TASK DIRECTIONS:
Write out the data again in full, exactly as it reads.

AVAILABLE DATA:
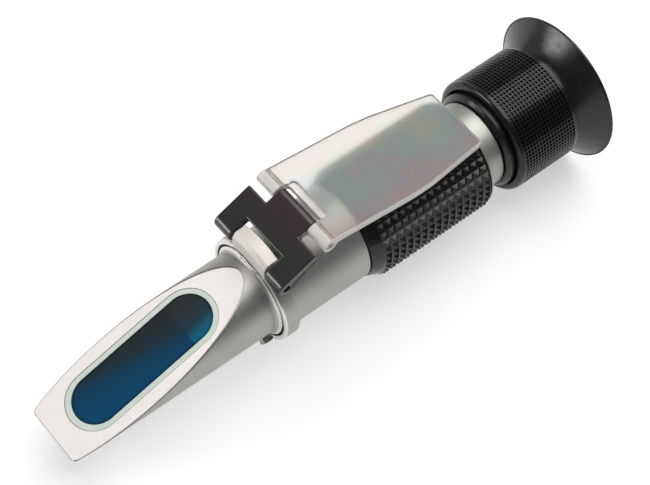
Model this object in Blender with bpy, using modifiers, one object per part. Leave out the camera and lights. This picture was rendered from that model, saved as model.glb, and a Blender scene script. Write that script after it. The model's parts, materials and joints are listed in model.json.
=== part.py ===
"""Hand-held refractometer: oblique prism nose, hinged daylight plate, gripped barrel, focusing eyepiece.

Sizes are in millimetres and become metres in the helpers. The optical axis is X, towards the eyepiece.
Z is up, on the side of the prism face. The origin is on the axis, 18.5 mm behind the front edge of the grip.
"""
import math

import bmesh
import bpy
from mathutils import Matrix, Vector

MM = 0.001
COLLECTION = "refractometer"
CUTTERS = "cutters"

# Stations along the optical axis
TIP_X = -104.5
LIP_X = -46.4
COLLAR_REAR_X = -42.0
GRIP_FRONT_X = -18.5
GRIP_REAR_X = 19.2
BARREL_REAR_X = 25.7
RING_FRONT_X = 28.2
RING_REAR_X = 48.2
EYECUP_RIM_X = 55.5

# Outer radii
TIP_R = 11.0
NOSE_R = 11.3
COLLAR_R = 14.3
BARREL_R = 12.7
GRIP_R = 15.0
REAR_BARREL_R = 11.7
EYEPIECE_R = 13.4
RING_R = 15.9
EYECUP_R = 20.6

# Oblique prism face, measured from the tip of the nose
FACE_SLOPE = math.radians(18.1)
FACE_TIP_Z = -6.93
WINDOW_FRONT = 7.5
WINDOW_REAR = 47.9
WINDOW_R = 6.1
SEAL_WIDTH = 1.4
SEAL_FRONT_WIDTH = 2.0
SEAL_DEPTH = 2.0
SEAL_FIT = 0.15
PRISM_FLOOR_Z = -6.9
PRISM_REAR_X = -55.5

# Cover hinge: lug pin, plate pin and link
LUG_PIN = (-45.0, 15.8)
PLATE_PIN = (-32.3, 22.2)
LINK_TILT = math.radians(24.5)
LINK_R = 2.2
LINK_T = 2.3
LINK_HALF_W = 12.7
FORK_HALF_GAP = 6.7
TAB_HALF_W = 6.2
BAR_FRONT = 4.4
BAR_REAR = 10.3
LUG_HALF_W = 6.1
LUG_R = 19.2
PIN_R = 0.8
PIN_HOLE_R = 1.05

# Cover plate
PLATE_L = 50.8
PLATE_T = 2.0
PLATE_HALF_W = 12.8
PLATE_END_HALF_W = 9.6
PLATE_BEND = 29.0
KNUCKLE_R = 1.9
KNUCKLE_HALF_GAP = 6.5
SLOT_DEPTH = 2.6

# Calibration screw and the lens cell that it shifts
SCREW_X = -48.8
SCREW_ANGLE = math.radians(218.0)
SCREW_R = 1.0
SCREW_HEAD_R = 1.7
SCREW_HEAD_T = 1.9
SCREW_TOP_R = 12.9
SCREW_FOOT_R = 8.35

# Guide pin that keeps the lens carrier from turning
GUIDE_X = 40.8
GUIDE_R = 0.7
FOCUS_TRAVEL = 1.5

# Clearances, and reaches that carry a cutter well past the solids
GAP = 0.3
PIN_INSET = 0.5
BORE_R = 9.6
STOP_R = 9.3
GLAND_R = 10.6
PAST = 30
DEEP = 40
PLAN_HALF_T = 8.0

# Smoothness of the round solids
FINE = 40
MEDIUM = 28
SMALL = 16
SHARP_ANGLE = math.radians(35.0)


def clear_scene():
    for item in list(bpy.data.objects):
        bpy.data.objects.remove(item, do_unlink=True)
    for group in list(bpy.data.collections):
        bpy.data.collections.remove(group)


def collection(name):
    group = bpy.data.collections.new(name)
    bpy.context.scene.collection.children.link(group)
    return group


def material(name, color, roughness, metallic=0.0, transmission=0.0):
    skin = bpy.data.materials.new(name)
    skin.use_nodes = True
    shader = skin.node_tree.nodes["Principled BSDF"]
    shader.inputs["Base Color"].default_value = (*color, 1.0)
    shader.inputs["Roughness"].default_value = roughness
    shader.inputs["Metallic"].default_value = metallic
    shader.inputs["Transmission Weight"].default_value = transmission
    return skin


def arc(center, radius, start, end, count):
    """Points of an arc in a plane, angles in degrees."""
    points = []
    for i in range(count + 1):
        turn = math.radians(start + (end - start) * i / count)
        points.append((center[0] + radius * math.cos(turn), center[1] + radius * math.sin(turn)))
    return points


def place(item, group, skin):
    """Link an item to its collection, with its material and with smooth shading between sharp edges."""
    group.objects.link(item)
    if skin is not None:
        item.data.materials.append(skin)
    if item.data.polygons:
        item.data.shade_smooth()
        item.data.set_sharp_from_angle(angle=SHARP_ANGLE)
    return item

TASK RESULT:
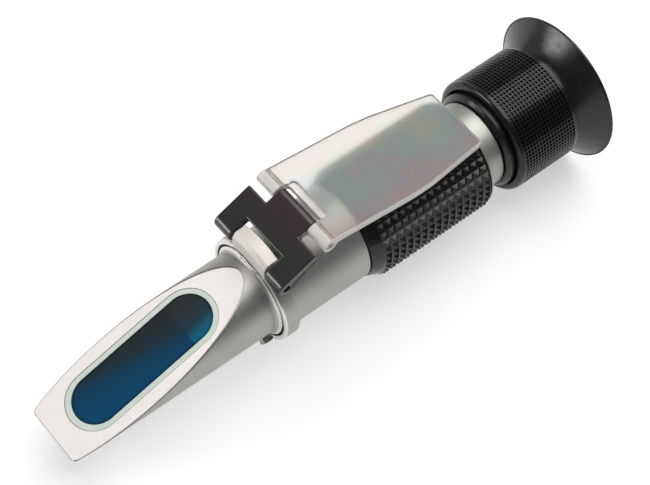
Model this object in Blender with bpy, using modifiers, one object per part. Leave out the camera and lights. This picture was rendered from that model, saved as model.glb, and a Blender scene script. Write that script after it. The model's parts, materials and joints are listed in model.json.
=== part.py ===
"""Hand-held refractometer: oblique prism nose, hinged daylight plate, gripped barrel, focusing eyepiece.

Sizes are in millimetres and become metres in the helpers. The optical axis is X, towards the eyepiece.
Z is up, on the side of the prism face. The origin is on the axis, 18.5 mm behind the front edge of the grip.
"""
import math

import bmesh
import bpy
from mathutils import Matrix, Vector

MM = 0.001
COLLECTION = "refractometer"
CUTTERS = "cutters"

# Stations along the optical axis
TIP_X = -104.5
LIP_X = -46.4
COLLAR_REAR_X = -42.0
GRIP_FRONT_X = -18.5
GRIP_REAR_X = 19.2
BARREL_REAR_X = 25.7
RING_FRONT_X = 28.2
RING_REAR_X = 48.2
EYECUP_RIM_X = 55.5

# Outer radii
TIP_R = 11.0
NOSE_R = 11.3
COLLAR_R = 14.3
BARREL_R = 12.7
GRIP_R = 15.0
REAR_BARREL_R = 11.7
EYEPIECE_R = 13.4
RING_R = 15.9
EYECUP_R = 20.6

# Oblique prism face, measured from the tip of the nose
FACE_SLOPE = math.radians(18.1)
FACE_TIP_Z = -6.93
WINDOW_FRONT = 7.5
WINDOW_REAR = 47.9
WINDOW_R = 6.1
SEAL_WIDTH = 1.4
SEAL_FRONT_WIDTH = 2.0
SEAL_DEPTH = 2.0
SEAL_FIT = 0.15
PRISM_FLOOR_Z = -6.9
PRISM_REAR_X = -55.5

# Cover hinge: lug pin, plate pin and link
LUG_PIN = (-45.0, 15.8)
PLATE_PIN = (-32.3, 22.2)
LINK_TILT = math.radians(24.5)
LINK_R = 2.2
LINK_T = 2.3
LINK_HALF_W = 12.7
FORK_HALF_GAP = 6.7
TAB_HALF_W = 6.2
BAR_FRONT = 4.4
BAR_REAR = 10.3
LUG_HALF_W = 6.1
LUG_R = 19.2
PIN_R = 0.8
PIN_HOLE_R = 1.05

# Cover plate
PLATE_L = 50.8
PLATE_T = 2.0
PLATE_HALF_W = 12.8
PLATE_END_HALF_W = 9.6
PLATE_BEND = 29.0
KNUCKLE_R = 1.9
KNUCKLE_HALF_GAP = 6.5
SLOT_DEPTH = 2.6

# Calibration screw and the lens cell that it shifts
SCREW_X = -48.8
SCREW_ANGLE = math.radians(218.0)
SCREW_R = 1.0
SCREW_HEAD_R = 1.7
SCREW_HEAD_T = 1.9
SCREW_TOP_R = 12.9
SCREW_FOOT_R = 8.35

# Guide pin that keeps the lens carrier from turning
GUIDE_X = 40.8
GUIDE_R = 0.7
FOCUS_TRAVEL = 1.5

# Clearances, and reaches that carry a cutter well past the solids
GAP = 0.3
PIN_INSET = 0.5
BORE_R = 9.6
STOP_R = 9.3
GLAND_R = 10.6
PAST = 30
DEEP = 40
PLAN_HALF_T = 8.0

# Smoothness of the round solids
FINE = 40
MEDIUM = 28
SMALL = 16
SHARP_ANGLE = math.radians(35.0)


def clear_scene():
    for item in list(bpy.data.objects):
        bpy.data.objects.remove(item, do_unlink=True)
    for group in list(bpy.data.collections):
        bpy.data.collections.remove(group)


def collection(name):
    group = bpy.data.collections.new(name)
    bpy.context.scene.collection.children.link(group)
    return group


def material(name, color, roughness, metallic=0.0, transmission=0.0):
    skin = bpy.data.materials.new(name)
    skin.use_nodes = True
    shader = skin.node_tree.nodes["Principled BSDF"]
    shader.inputs["Base Color"].default_value = (*color, 1.0)
    shader.inputs["Roughness"].default_value = roughness
    shader.inputs["Metallic"].default_value = metallic
    shader.inputs["Transmission Weight"].default_value = transmission
    return skin


def arc(center, radius, start, end, count):
    """Points of an arc in a plane, angles in degrees."""
    points = []
    for i in range(count + 1):
        turn = math.radians(start + (end - start) * i / count)
        points.append((center[0] + radius * math.cos(turn), center[1] + radius * math.sin(turn)))
    return points


def place(item, group, skin):
    """Link an item to its collection, with its material and with smooth shading between sharp edges."""
    group.objects.link(item)
    if skin is not None:
        item.data.materials.append(skin)
    if item.data.polygons:
        item.data.shade_smooth()
        item.data.set_sharp_from_angle(angle=SHARP_ANGLE)
    return item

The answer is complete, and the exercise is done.